Dropping off of non-initial syllables is incredibly common in languages with strong initial stress. And because the information marking “this word is plural” was now found entirely in the first syllable, that could happen without information loss. These types of vowels, front-of-the-mouth and rounded, frequently lose their rounding and just become identical to their unrounded counterparts like “eee” or “eey” that are pronounced at the same place in the mouth. So you end up, in English, with goose-geese, along with other pairs like foot-feet, mouse-mice, man-men, and tooth-teeth. Other words, like theoretical book-beek, turf-tirf, stud-stid (the thing in your wall, not a male horse), furrow/firrow, nut-nit, cow-kie, and goat-gait, that existed as vowel-changing plurals in Old English, instead regularized to use the s-plural most other nouns used.

You can see other traces of this process elsewhere – older/elder, for example, and brother/brethren, and probably the word night instead of the expected form naight (rhymes with straight), with night being a form used in common phrases like “at night” (inflected for dative case).

(I’m glossing over something called the [Great Vowel Shift](https://en.wikipedia.org/wiki/Great_Vowel_Shift), in reality it was mouse-mice that sounded like “ooo” and “eee,” while goose-geese was “ooh” and “eey.” The vowels later shifted their exact positions around in the mouth, which explains why English vowel spellings are so off compared to most other European languages – German eh, French e, Basque e, Polish e, and Finnish e all sound about the same, and English ee used to as well.)

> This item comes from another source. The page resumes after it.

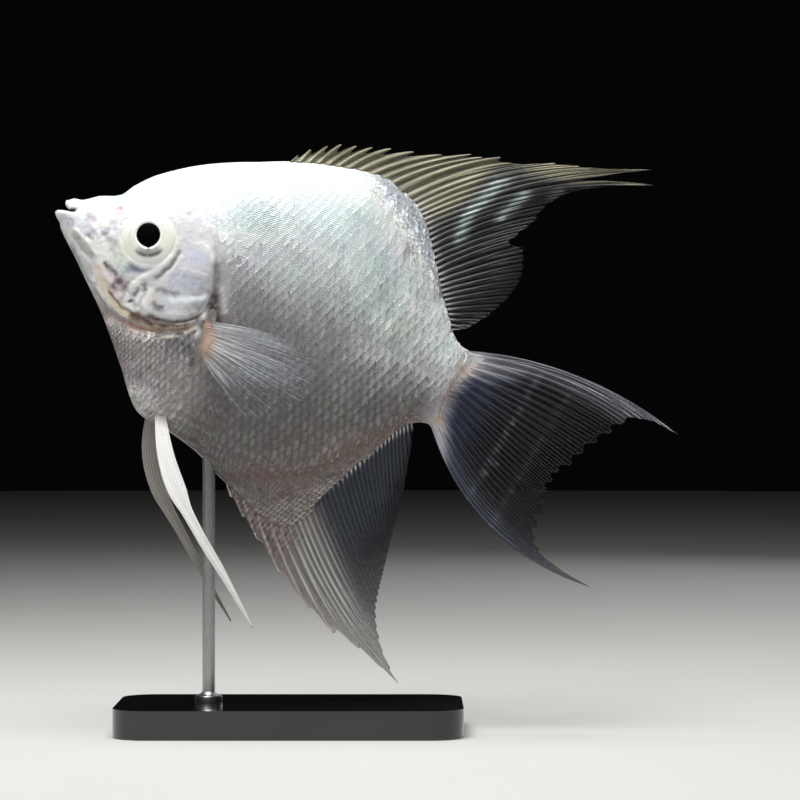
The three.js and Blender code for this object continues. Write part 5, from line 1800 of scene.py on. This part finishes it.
class ANGELFISH_OT_stand(bpy.types.Operator):
    """Build the stand's polished base and its brushed rod"""

    bl_idname = "angelfish.stand"
    bl_label = "Stand"

    def execute(self, context):
        low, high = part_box("stand_base")
        rod_low, rod_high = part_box("stand_rod")
        size = high - low
        shape = bmesh.new()
        corner, edge = 0.006, 0.0006
        outline = []
        for sx, sy, start in ((1, 1, 0), (-1, 1, 90), (-1, -1, 180), (1, -1, 270)):
            for angle in np.radians(start + np.linspace(0, 90, 13)).tolist():
                outline.append((
                    sx * (size.x / 2 - corner) + corner * math.cos(angle),
                    sy * (size.y / 2 - corner) + corner * math.sin(angle),
                ))
        lower = [shape.verts.new((x, y, low.z)) for x, y in outline]
        upper = [shape.verts.new((x, y, high.z)) for x, y in outline]
        shape.faces.new(reversed(lower))
        shape.faces.new(upper)
        for i in range(len(outline)):
            j = (i + 1) % len(outline)
            shape.faces.new((lower[i], lower[j], upper[j], upper[i]))
        rims = [e for e in shape.edges if abs(e.verts[0].co.z - e.verts[1].co.z) < 1e-7]
        bmesh.ops.bevel(shape, geom=rims, offset=edge, segments=4, profile=0.5, affect="EDGES")
        bmesh.ops.recalc_face_normals(shape, faces=shape.faces)
        mesh = bpy.data.meshes.new("stand_plinth")
        shape.to_mesh(mesh)
        shape.free()
        mesh.shade_smooth()
        mesh.set_sharp_from_angle(angle=math.radians(40))
        base = new_object("stand_plinth", mesh)
        finish = Finish(
            "polished black acrylic", Coat_Weight=0.6, Coat_Roughness=0.05, IOR=1.49,
            Specular_IOR_Level=0.5,
        )
        dust, smear = finish.noise(0.0008, 5), finish.noise(0.02, 3)
        dusty = finish.range(dust, 0.6, 0.85, 0, 0.2)
        black = linear(angelfish_colours().base)
        finish.to(finish.blend(black, (0.12, 0.12, 0.12), dusty), "Base Color")
        finish.rough(smear, 0.12, 0.22)
        finish.bumps((smear, 0.00004), (dust, 0.000006))
        mesh.materials.append(finish.material)
        ride_root(base, "stand_base", "stand_base")

        centre = ((rod_low.x + rod_high.x) / 2, (rod_low.y + rod_high.y) / 2)
        radius, collar, foot = 0.0011, (rod_high.x - rod_low.x) / 2, high.z
        top = rod_high.z + 0.0022
        profile = [
            (0, foot - 0.001), (collar, foot - 0.001), (collar, foot + 0.0011),
            (collar - 0.0001, foot + 0.00125), (collar - 0.0004, foot + 0.00135),
            (radius + 0.0003, foot + 0.0016), (radius, foot + 0.0019), (radius, foot + 0.004),
            (radius, top - 0.0003), (radius - 0.0003, top), (0, top),
        ]
        rod = lathe("stand_post", profile, centre)
        rod.data.set_sharp_from_angle(angle=math.radians(35))
        steel = Finish("brushed steel", Metallic=1.0, Anisotropic=0.4)
        lines = steel.noise(1.0, 3, steel.places((30000, 30000, 600)))
        stain = steel.noise(0.006, 3)
        bright = steel.blend((0.42, 0.43, 0.44), (0.62, 0.62, 0.63), steel.range(lines, 0.3, 0.7))
        stained = steel.range(stain, 0.55, 0.8, 0, 0.3)
        steel.to(steel.blend(bright, (0.35, 0.33, 0.31), stained), "Base Color")
        steel.rough(lines, 0.24, 0.38)
        steel.bumps((lines, 0.000006))
        rod.data.materials.append(steel.material)
        ride_root(rod, "stand_rod", "stand_rod")
        return {"FINISHED"}


class ANGELFISH_OT_stage(bpy.types.Operator):
    """Set the pale floor, the soft lights, the surroundings and the camera"""

    bl_idname = "angelfish.stage"
    bl_label = "Stage"

    def execute(self, context):
        stage = context.scene.angelfish_stage
        camera = bpy.data.cameras.new("camera")
        camera.sensor_width = 36
        camera.lens = 36 * -stage.camera_place[1] / stage.camera_view
        holder = new_object("camera", camera)
        holder.location = stage.camera_place
        holder.rotation_euler = (math.pi / 2, 0, 0)
        context.scene.camera = holder

        around = 96
        turn = np.linspace(0, 2 * np.pi, around, endpoint=False)
        radii = stage.floor_radius * np.linspace(0.02, 1, 12) ** 1.5
        rings = np.stack([
            radii[:, None] * np.cos(turn), radii[:, None] * np.sin(turn), 0 * radii[:, None] * turn,
        ], -1)
        faces = grid_faces(len(radii), around, closed=True, flip=True)
        floor = mesh_of("floor", rings.reshape(-1, 3), faces, solid=False)
        shape = bmesh.new()
        shape.from_mesh(floor.data)
        half_way = stage.floor_radius / 2
        hole = [e for e in shape.edges if e.is_boundary and e.verts[0].co.length < half_way]
        bmesh.ops.holes_fill(shape, edges=hole, sides=0)
        bmesh.ops.recalc_face_normals(shape, faces=shape.faces)
        shape.to_mesh(floor.data)
        shape.free()
        finish = Finish("pale floor")
        cloud, grit = finish.noise(0.08), finish.noise(0.0015)
        clouded = finish.range(cloud, 0.35, 0.65)
        pale = finish.blend((0.625, 0.625, 0.615), (0.635, 0.635, 0.625), clouded)
        finish.to(pale, "Base Color")
        finish.rough(cloud, 0.64, 0.66)
        finish.bumps((grit, 0.00003))
        floor.data.materials.append(finish.material)

        middle = Vector((0.01, 0, 0.06))

        def soft_light(name, place, size, power, colour=(1, 1, 1)):
            """A rectangular lamp aimed at the fish."""
            lamp = bpy.data.lights.new(name, "AREA")
            lamp.shape = "RECTANGLE"
            lamp.size, lamp.size_y = size
            lamp.energy = power
            lamp.color = colour
            holder = new_object(name, lamp)
            holder.location = place
            holder.rotation_euler = (middle - Vector(place)).to_track_quat("-Z", "Y").to_euler()

        warm, fill = (1, 0.99, 0.97), stage.fill_power
        soft_light("top_light", (-0.03, -0.06, 0.42), (0.34, 0.26), stage.key_power, warm)
        soft_light("front_light", (-0.16, -0.38, 0.5), (0.24, 0.24), fill)
        soft_light("back_light", (0.25, 0.5, 0.3), (0.4, 0.4), fill * 0.3)

        world = bpy.data.worlds.new("soft surroundings")
        context.scene.world = world
        world.use_nodes = True
        ground = world.node_tree.nodes["Background"]
        ground.inputs["Color"].default_value = (0.0016, 0.0016, 0.0018, 1)
        ground.inputs["Strength"].default_value = 1.0
        context.scene.view_settings.view_transform = "Standard"
        return {"FINISHED"}


class ANGELFISH_PT_panel(bpy.types.Panel):
    """Lists the pieces of the model"""

    bl_idname = "ANGELFISH_PT_panel"
    bl_label = "Angelfish"
    bl_space_type = "VIEW_3D"
    bl_region_type = "UI"
    bl_category = "Angelfish"

    def draw(self, context):
        for group in (
            context.scene.angelfish_sizes, context.scene.angelfish_colours, context.scene.angelfish_stage,
        ):
            box = self.layout.box()
            for key in group.bl_rna.properties.keys():
                if key not in ("rna_type", "name"):
                    box.prop(group, key)
        for operator in OPERATORS:
            self.layout.operator(operator.bl_idname)


OPERATORS = (
    ANGELFISH_OT_skin,
    ANGELFISH_OT_scales,
    ANGELFISH_OT_eyes,
    ANGELFISH_OT_median_fins,
    ANGELFISH_OT_paired_fins,
    ANGELFISH_OT_stand,
    ANGELFISH_OT_stage,
)
GROUPS = {
    "angelfish_sizes": AngelfishSizes,
    "angelfish_colours": AngelfishColours,
    "angelfish_stage": AngelfishStage,
}


def register():
    """Makes the classes known to Blender and puts the settings on the scene."""
    for group in (*GROUPS.values(), *OPERATORS, ANGELFISH_PT_panel):
        bpy.utils.register_class(group)
    for name, group in GROUPS.items():
        setattr(bpy.types.Scene, name, PointerProperty(type=group))


def unregister():
    """Takes back what register did."""
    for name in GROUPS:
        delattr(bpy.types.Scene, name)
    for group in reversed((*GROUPS.values(), *OPERATORS, ANGELFISH_PT_panel)):
        bpy.utils.unregister_class(group)


def main():
    """Builds the whole model."""
    register()
    bpy.ops.angelfish.stage()
    bpy.ops.angelfish.skin()
    bpy.ops.angelfish.scales()
    bpy.ops.angelfish.eyes()
    bpy.ops.angelfish.median_fins()
    bpy.ops.angelfish.paired_fins()
    bpy.ops.angelfish.stand()
    bpy.context.view_layer.update()


if __name__ == "__main__":
    main()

Hundreds of years *after* this process happened, and was no longer applying to words because the plural suffix that originated it had stopped being used, the word “moose” with borrowed into English from words like *moos* and *mos* from Algonquian languages in the New England area. As a result, the same process that gave us goose-geese wasn’t applied to moose. It’s not *impossible* for some patterns like this to crop up even when they “shouldn’t”: in addition to humorous things like moose-meese, a handful of formerly-regular verbs like sneak-sneaked, dive-dived and dig-digged have gained irregular forms as sneak-snuck, dive-dove, and dig-dug, the last being completely accepted and the first two being extremely common in North America. They don’t in general, though, and didn’t to moose.